▸ **What you will do**
Please copy all the lines that follow, word for word.

[Records that describe objects]
--- begin ---
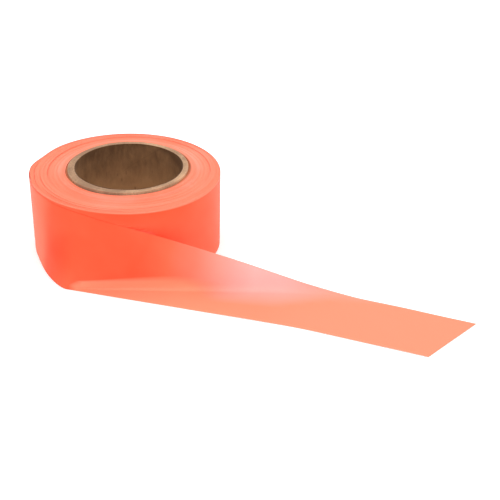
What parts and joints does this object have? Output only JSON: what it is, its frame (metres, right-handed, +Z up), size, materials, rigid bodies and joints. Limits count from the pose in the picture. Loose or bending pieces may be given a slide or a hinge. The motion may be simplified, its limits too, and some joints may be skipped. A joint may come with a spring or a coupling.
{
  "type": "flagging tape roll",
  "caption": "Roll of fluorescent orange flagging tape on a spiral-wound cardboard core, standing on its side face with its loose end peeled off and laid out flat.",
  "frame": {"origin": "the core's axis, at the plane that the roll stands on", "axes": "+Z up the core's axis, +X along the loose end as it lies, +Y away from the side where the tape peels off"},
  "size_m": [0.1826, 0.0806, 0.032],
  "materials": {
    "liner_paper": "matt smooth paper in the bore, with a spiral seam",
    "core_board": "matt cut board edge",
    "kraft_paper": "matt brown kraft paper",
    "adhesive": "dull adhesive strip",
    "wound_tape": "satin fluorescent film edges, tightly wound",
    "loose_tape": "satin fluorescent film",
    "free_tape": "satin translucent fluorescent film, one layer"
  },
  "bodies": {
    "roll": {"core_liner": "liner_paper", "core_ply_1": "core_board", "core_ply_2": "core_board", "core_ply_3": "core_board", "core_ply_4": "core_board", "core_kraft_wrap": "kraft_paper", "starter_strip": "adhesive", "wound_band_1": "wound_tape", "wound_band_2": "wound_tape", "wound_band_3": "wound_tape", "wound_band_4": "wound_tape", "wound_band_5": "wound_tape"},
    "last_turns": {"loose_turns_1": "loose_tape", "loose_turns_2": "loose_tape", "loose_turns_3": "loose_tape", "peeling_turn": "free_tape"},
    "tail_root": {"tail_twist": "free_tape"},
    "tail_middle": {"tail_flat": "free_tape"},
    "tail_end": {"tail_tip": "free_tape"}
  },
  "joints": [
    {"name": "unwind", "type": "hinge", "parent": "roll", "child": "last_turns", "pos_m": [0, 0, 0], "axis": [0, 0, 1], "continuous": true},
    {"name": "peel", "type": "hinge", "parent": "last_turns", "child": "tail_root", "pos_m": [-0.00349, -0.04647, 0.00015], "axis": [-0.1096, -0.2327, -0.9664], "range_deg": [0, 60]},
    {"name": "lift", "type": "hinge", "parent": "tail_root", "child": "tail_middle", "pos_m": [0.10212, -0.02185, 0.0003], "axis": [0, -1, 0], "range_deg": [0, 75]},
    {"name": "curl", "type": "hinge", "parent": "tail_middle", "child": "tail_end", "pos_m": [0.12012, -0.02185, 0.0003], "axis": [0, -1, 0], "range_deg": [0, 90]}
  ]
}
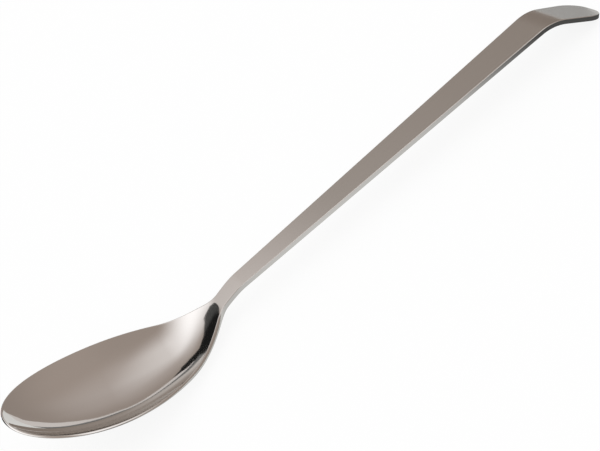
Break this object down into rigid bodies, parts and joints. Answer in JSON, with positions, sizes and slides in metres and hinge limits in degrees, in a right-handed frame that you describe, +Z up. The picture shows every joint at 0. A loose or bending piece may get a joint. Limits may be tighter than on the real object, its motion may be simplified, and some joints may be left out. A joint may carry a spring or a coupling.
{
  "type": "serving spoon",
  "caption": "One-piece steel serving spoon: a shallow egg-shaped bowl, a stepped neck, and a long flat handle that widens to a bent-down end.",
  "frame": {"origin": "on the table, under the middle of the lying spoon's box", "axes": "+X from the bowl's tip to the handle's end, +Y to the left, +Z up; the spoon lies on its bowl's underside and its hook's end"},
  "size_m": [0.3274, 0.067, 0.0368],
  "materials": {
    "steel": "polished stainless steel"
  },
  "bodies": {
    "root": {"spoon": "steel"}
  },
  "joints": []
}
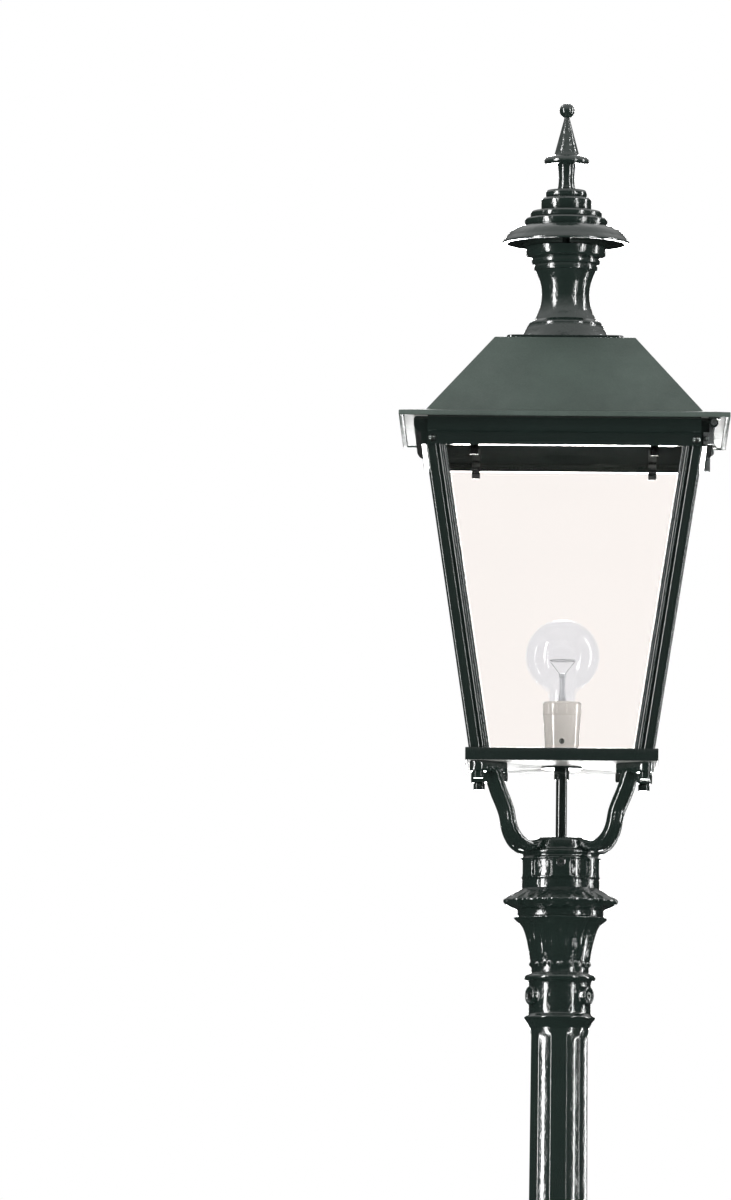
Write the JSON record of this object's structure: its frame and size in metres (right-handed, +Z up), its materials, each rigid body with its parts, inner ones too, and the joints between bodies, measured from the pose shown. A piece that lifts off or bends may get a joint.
--- end ---
▸ **Problem solution**
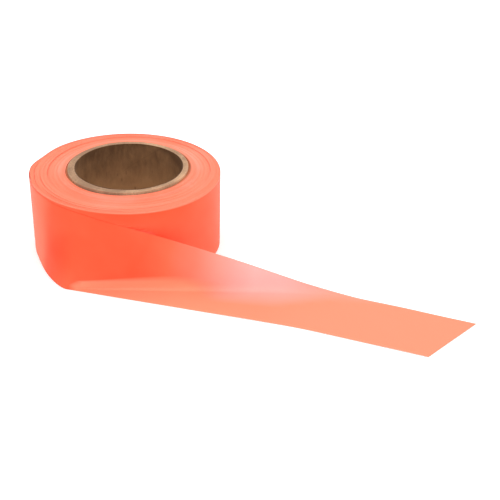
What parts and joints does this object have? Output only JSON: what it is, its frame (metres, right-handed, +Z up), size, materials, rigid bodies and joints. Limits count from the pose in the picture. Loose or bending pieces may be given a slide or a hinge. The motion may be simplified, its limits too, and some joints may be skipped. A joint may come with a spring or a coupling.
{
  "type": "flagging tape roll",
  "caption": "Roll of fluorescent orange flagging tape on a spiral-wound cardboard core, standing on its side face with its loose end peeled off and laid out flat.",
  "frame": {"origin": "the core's axis, at the plane that the roll stands on", "axes": "+Z up the core's axis, +X along the loose end as it lies, +Y away from the side where the tape peels off"},
  "size_m": [0.1826, 0.0806, 0.032],
  "materials": {
    "liner_paper": "matt smooth paper in the bore, with a spiral seam",
    "core_board": "matt cut board edge",
    "kraft_paper": "matt brown kraft paper",
    "adhesive": "dull adhesive strip",
    "wound_tape": "satin fluorescent film edges, tightly wound",
    "loose_tape": "satin fluorescent film",
    "free_tape": "satin translucent fluorescent film, one layer"
  },
  "bodies": {
    "roll": {"core_liner": "liner_paper", "core_ply_1": "core_board", "core_ply_2": "core_board", "core_ply_3": "core_board", "core_ply_4": "core_board", "core_kraft_wrap": "kraft_paper", "starter_strip": "adhesive", "wound_band_1": "wound_tape", "wound_band_2": "wound_tape", "wound_band_3": "wound_tape", "wound_band_4": "wound_tape", "wound_band_5": "wound_tape"},
    "last_turns": {"loose_turns_1": "loose_tape", "loose_turns_2": "loose_tape", "loose_turns_3": "loose_tape", "peeling_turn": "free_tape"},
    "tail_root": {"tail_twist": "free_tape"},
    "tail_middle": {"tail_flat": "free_tape"},
    "tail_end": {"tail_tip": "free_tape"}
  },
  "joints": [
    {"name": "unwind", "type": "hinge", "parent": "roll", "child": "last_turns", "pos_m": [0, 0, 0], "axis": [0, 0, 1], "continuous": true},
    {"name": "peel", "type": "hinge", "parent": "last_turns", "child": "tail_root", "pos_m": [-0.00349, -0.04647, 0.00015], "axis": [-0.1096, -0.2327, -0.9664], "range_deg": [0, 60]},
    {"name": "lift", "type": "hinge", "parent": "tail_root", "child": "tail_middle", "pos_m": [0.10212, -0.02185, 0.0003], "axis": [0, -1, 0], "range_deg": [0, 75]},
    {"name": "curl", "type": "hinge", "parent": "tail_middle", "child": "tail_end", "pos_m": [0.12012, -0.02185, 0.0003], "axis": [0, -1, 0], "range_deg": [0, 90]}
  ]
}
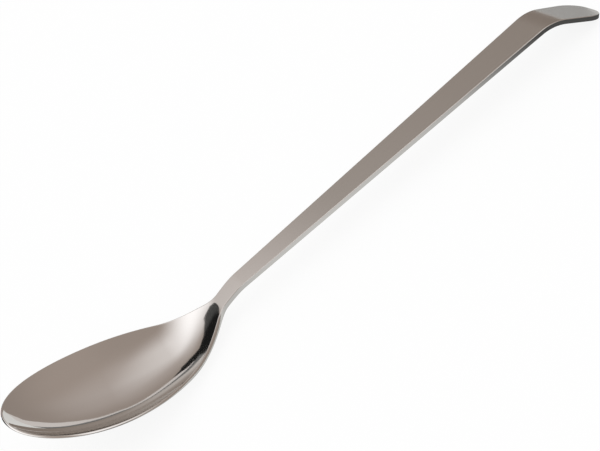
Break this object down into rigid bodies, parts and joints. Answer in JSON, with positions, sizes and slides in metres and hinge limits in degrees, in a right-handed frame that you describe, +Z up. The picture shows every joint at 0. A loose or bending piece may get a joint. Limits may be tighter than on the real object, its motion may be simplified, and some joints may be left out. A joint may carry a spring or a coupling.
{
  "type": "serving spoon",
  "caption": "One-piece steel serving spoon: a shallow egg-shaped bowl, a stepped neck, and a long flat handle that widens to a bent-down end.",
  "frame": {"origin": "on the table, under the middle of the lying spoon's box", "axes": "+X from the bowl's tip to the handle's end, +Y to the left, +Z up; the spoon lies on its bowl's underside and its hook's end"},
  "size_m": [0.3274, 0.067, 0.0368],
  "materials": {
    "steel": "polished stainless steel"
  },
  "bodies": {
    "root": {"spoon": "steel"}
  },
  "joints": []
}
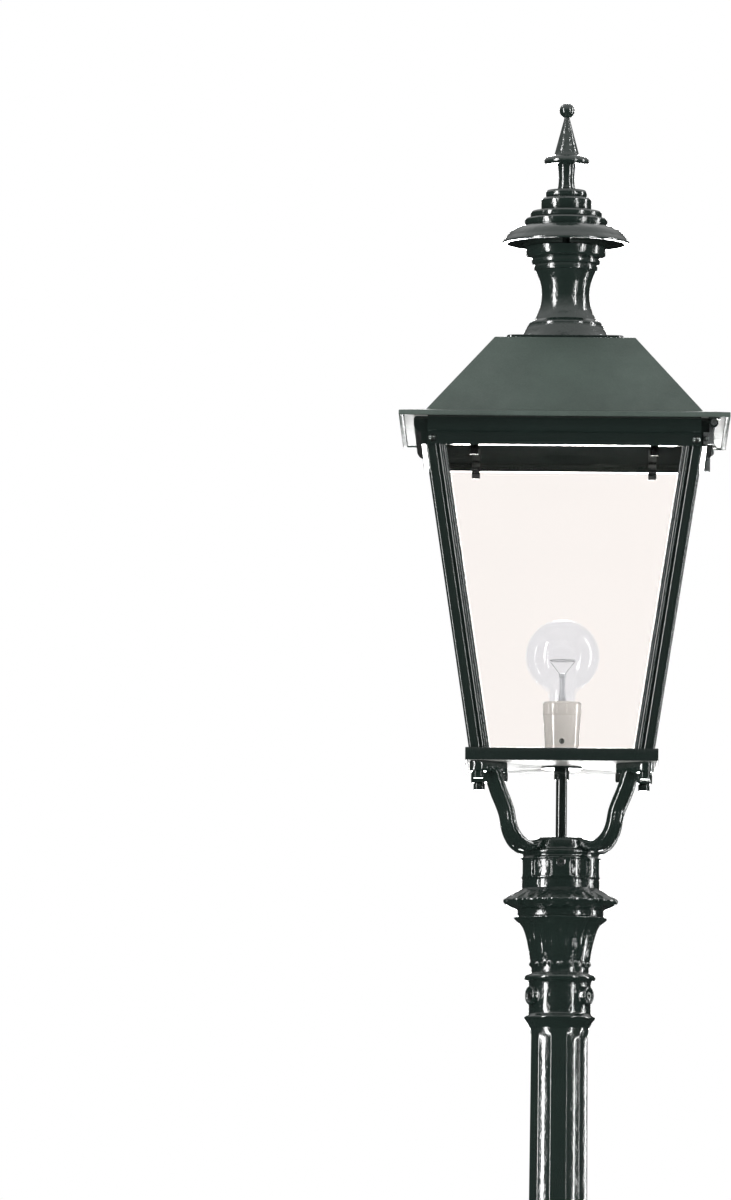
Write the JSON record of this object's structure: its frame and size in metres (right-handed, +Z up), its materials, each rigid body with its parts, inner ones too, and the joints between bodies, measured from the pose shown. A piece that lifts off or bends may get a joint.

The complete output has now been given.